[Records from a data source]
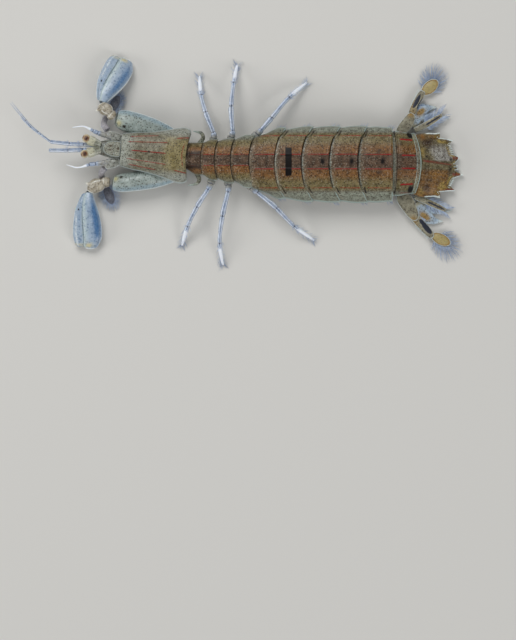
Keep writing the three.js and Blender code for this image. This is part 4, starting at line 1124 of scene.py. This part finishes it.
class SHRIMP_OT_legs(Operator):
    """Make the three pairs of walking legs and the brushes at their ends"""

    bl_idname = "shrimp.legs"
    bl_label = "Walking legs"

    def execute(self, context):
        thick = setting_mm(context, "hair_thickness")
        sets = []
        rng = np.random.default_rng(11)

        def leg_marks(t, u, s):
            joints = np.max([ridge(t, joint, 0.009) for joint in LEG_JOINTS], axis=0)
            shins = ramp(t, 0.16, 0.28)
            return {
                "gold": 0.95 * (1 - shins),
                # The white lines down both sides of each shin are painted highlights; the white from 0.76 on
                # is the leg's own pale end.
                "edge": most(0.6 * ridge(np.abs(u), 0.6, 0.25) * shins * ramp(s, -0.2, 0.2),
                             0.85 * ramp(t, 0.76, 0.84)),
                "joint": 0.85 * joints,
                "dark": 0.5 * ridge(u, -0.1, 0.35) * ramp(s, 0, 0.4) * shins * fade(t, 0.62, 0.74),
            }

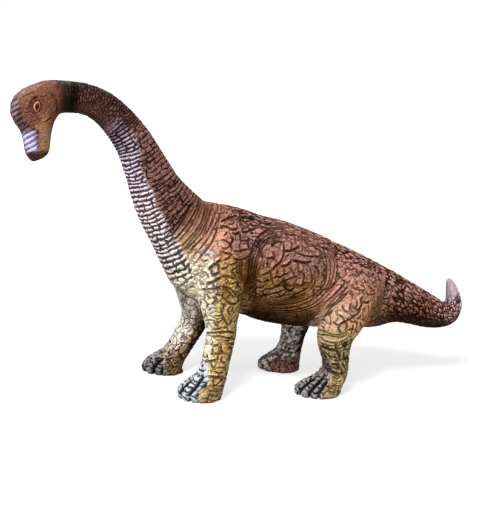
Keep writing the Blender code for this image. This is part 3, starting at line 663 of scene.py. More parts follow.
class Skin:
    """The skin's points in millimetres with the coordinates that its patterns and paints follow."""

    def __init__(self, mesh):
        self.mesh = mesh
        ends = read(mesh.edges, "vertices", width=2).reshape(-1, 2)
        co = smooth(mesh_points(mesh) / MM, ends, SMOOTH_ROUNDS)
        set_points(mesh, co * MM)
        co -= mesh_normals(mesh) * SEAM_OVERLAP
        co[:, 2] = np.where(co[:, 2] < SOLE_FLAT, 0, co[:, 2])
        set_points(mesh, co * MM)
        self.co = co
        self.normal = mesh_normals(mesh)
        self.side = np.where(co[:, 1] < 0, -1.0, 1.0)
        self.find_tube()
        self.find_legs()
        self.find_twins()
        self.swell()

    def find_tube(self):
        """Distance along the spine, angle from the back's midline, and the spine's radius there."""
        path = curve_through(SPINE, SPINE_STEP)
        line = path[:, :2]
        steps = np.linalg.norm(np.diff(line, axis=0), axis=1)
        along = np.concatenate(((0,), np.cumsum(steps)))
        way = np.gradient(line, axis=0)
        way /= np.linalg.norm(way, axis=1)[:, None]
        flat = self.co[:, (0, 2)]
        nearest = np.empty(len(flat), int)
        block = 20000
        for start in range(0, len(flat), block):
            gap = ((flat[start:start + block, None, :] - line[None]) ** 2).sum(2)
            nearest[start:start + block] = gap.argmin(1)
        offset = flat - line[nearest]
        ahead = (offset * way[nearest]).sum(1)
        rise = offset[:, 1] * way[nearest, 0] - offset[:, 0] * way[nearest, 1]
        self.s = along[nearest] + np.clip(ahead, -SPINE_STEP, SPINE_STEP)
        self.angle = np.arctan2(np.abs(self.co[:, 1]), rise)
        self.radius = path[nearest, 2]

        def along_at(x, z):
            return along[((path[:, 0] - x) ** 2 + (path[:, 1] - z) ** 2).argmin()]

        self.at = {name: along_at(*place) for name, place in SPINE_PLACES.items()}
        places = [along_at(x, z) for x, z, _ in SCALE_SHARES]
        shares = [share for _, _, share in SCALE_SHARES]
        self.share = np.interp(self.s, places, shares)
        path_share = np.interp(along, places, shares)
        grown = np.concatenate(((0,), np.cumsum(steps / (path_share[1:] + path_share[:-1]) * 2)))
        self.even_s = np.interp(self.s, along, grown)

    def find_legs(self):
        """How much each point belongs to a leg, and each leg's middle line."""
        x, y, z = self.co.T
        self.leg, self.leg_x, self.shift = np.zeros((3, len(self.co)))
        self.fore = x < FORE_HIND_BORDER_X
        raised = np.maximum(z - FORE_KNEE_Z, 0)
        for key, zone in (("fore", self.fore), ("hind", ~self.fore)):
            left, right = (leg_middle(name, z) for name in LEG_NAMES[key])
            own = np.where(self.side < 0, left, right) + raised * LEG_LEAN_SHARE[key]
            reach = LEG_REACH[key] + raised * LEG_WIDENING_SHARE
            across = (np.abs(y) - HALF_SPACING + raised * LEG_SPREAD_SHARE) / LEG_HALF_DEPTH
            gap = np.hypot((x - own) / reach, across)
            weight = (1 - ramp(*LEG_FADE_Z, z)) * (1 - ramp(0.85, 1.2, gap))
            self.leg[zone] = np.where(z < LEG_ONLY_Z, 1, weight)[zone]
            self.leg_x[zone] = own[zone]
            self.shift[zone] = (right - left)[zone]

    def find_twins(self):
        """Each point as it would lie on the left side, and where that falls in the photograph."""
        x, y, z = self.co.T
        share = np.maximum(self.leg, ramp(*LEG_SHIFT_FADE_Z, z))
        self.twin = np.stack((x - np.where(self.side > 0, self.shift * share, 0), -np.abs(y), z), 1)
        self.u, self.v = photo_pixels(self.twin)

    def span(self, name, s):
        """0 where a span of the spine begins, 1 where it is full."""
        first, before, last, after = SPANS[name]
        return ramp(self.at[first] + before, self.at[last] + after, s)

    def oval(self, *place):
        """Distance from a place in the photograph, 1 on the ellipse round it."""
        return np.hypot(*turned(self.u, self.v, *place))

    def swell(self):
        """Push out the broad forms of chest, shoulder, belly and thigh, and trim the outline."""
        height = np.zeros(len(self.co))
        for *place, rise in FORMS:
            height += rise * np.exp(-self.oval(*place) ** 2 * 1.2)
        height *= ramp(0.1, 0.5, self.normal_out())
        for *place, reach, rise, facing in SPACE_FORMS:
            gap = np.linalg.norm(self.co - np.array(place), axis=1) / reach
            height += rise * bell(gap) * ramp(0.0, 0.6, self.normal @ np.array(facing, float))
        self.co = self.co + self.normal * height[:, None]
        set_points(self.mesh, self.co * MM)
        self.normal = mesh_normals(self.mesh)
        self.find_twins()

    def normal_out(self):
        """1 where the skin faces the outer side, 0 between the legs."""
        return ramp(-0.5, 0.0, self.normal[:, 1] * self.side) * ramp(2, 8, self.co[:, 2])


def leg_middle(name, z):
    """The middle of a leg's casting along x, at the heights z."""
    points = mesh_points(bpy.data.objects[name].data) / MM
    levels = np.arange(FIRST_LEVEL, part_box(name)[1].z / MM - TOP_GAP, LEVEL_STEP)
    middle = []
    for level in levels:
        near = points[np.abs(points[:, 2] - level) < LEVEL_HALF, 0]
        middle.append((near.min() + near.max()) / 2)
    return np.interp(z, levels, middle)


class Folds:
    """Lines pressed into the skin. They are given in the photograph's pixels and cast onto its left side."""

    def __init__(self, skin):
        self.skin = skin
        starts = read(skin.mesh.polygons, "loop_start")
        polygons = np.split(read(skin.mesh.loops, "vertex_index"), starts[1:])
        self.tree = BVHTree.FromPolygons(skin.co.tolist(), [p.tolist() for p in polygons])
        self.samples, self.sizes = [], []

    def cast(self, pixels):
        """Places of the skin under photograph pixels, or None."""
        eye = Vector(camera_place())
        return [self.tree.ray_cast(eye, Vector(photo_ray(u, v)))[0] for u, v in pixels]

    def line(self, width, depth, points):
        """One fold through photograph pixels; it waxes and wanes, and runs out at both ends."""
        pixels = curve_through(points, LINE_STEP)
        place = np.linspace(0, 1, len(pixels))
        fade = np.minimum(1, np.minimum(place, 1 - place) * 6 + 0.15)
        start = len(self.samples)
        fade *= 0.88 + 0.25 * np.sin(np.arange(len(pixels)) * 0.23 + start) * np.sin(start * 1.7 + place * 9)
        for hit, share in zip(self.cast(pixels), fade):
            if hit is not None:
                self.samples.append(hit)
                self.sizes.append((width, depth * share))

    def family(self, count, width, depth, wander, seed, first, last):
        """Folds spread evenly from the first line to the last, which have as many points."""
        rng = np.random.default_rng(seed)
        first, last = np.asarray(first, float), np.asarray(last, float)
        for i in range(count):
            share = (i + rng.uniform(-0.25, 0.25)) / max(count - 1, 1)
            points = first + (last - first) * share + rng.normal(size=first.shape) * wander
            self.line(width * rng.uniform(0.8, 1.2), depth * rng.uniform(0.6, 1.15), points)

    def pressed(self):
        """For each point: how deep in a fold from 0 to 1, and its height in millimetres."""
        tree = tree_of(self.samples)
        found = [tree.find(p) for p in self.skin.twin.tolist()]
        width, depth = np.array(self.sizes)[[f[1] for f in found]].T
        gap = np.array([f[2] for f in found])
        groove = np.exp(-(gap / width / 0.92) ** 2.4)
        lip = bell((gap / width - 1.9) / 0.75)
        return groove * np.minimum(depth * 1.3, 1), depth * (0.30 * lip - 0.75 * groove)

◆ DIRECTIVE
Everything from the first line above up to and including the line that contains "rng = np.random.default_rng(11)" should be printed exactly; please print only that.

◆ ANSWER TO THE EXERCISE
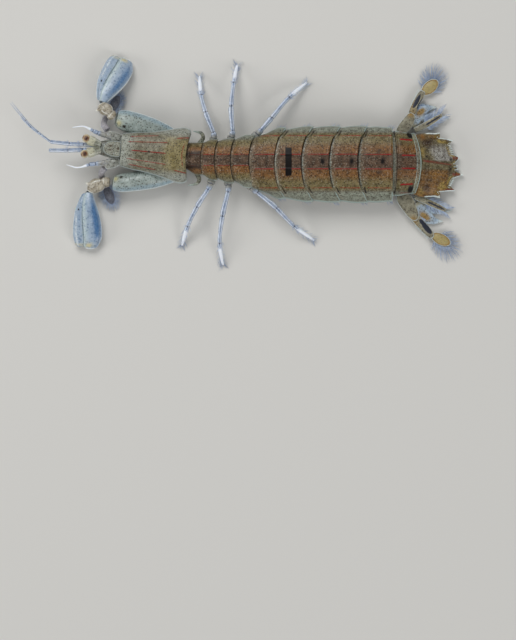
Keep writing the three.js and Blender code for this image. This is part 4, starting at line 1124 of scene.py. This part finishes it.
class SHRIMP_OT_legs(Operator):
    """Make the three pairs of walking legs and the brushes at their ends"""

    bl_idname = "shrimp.legs"
    bl_label = "Walking legs"

    def execute(self, context):
        thick = setting_mm(context, "hair_thickness")
        sets = []
        rng = np.random.default_rng(11)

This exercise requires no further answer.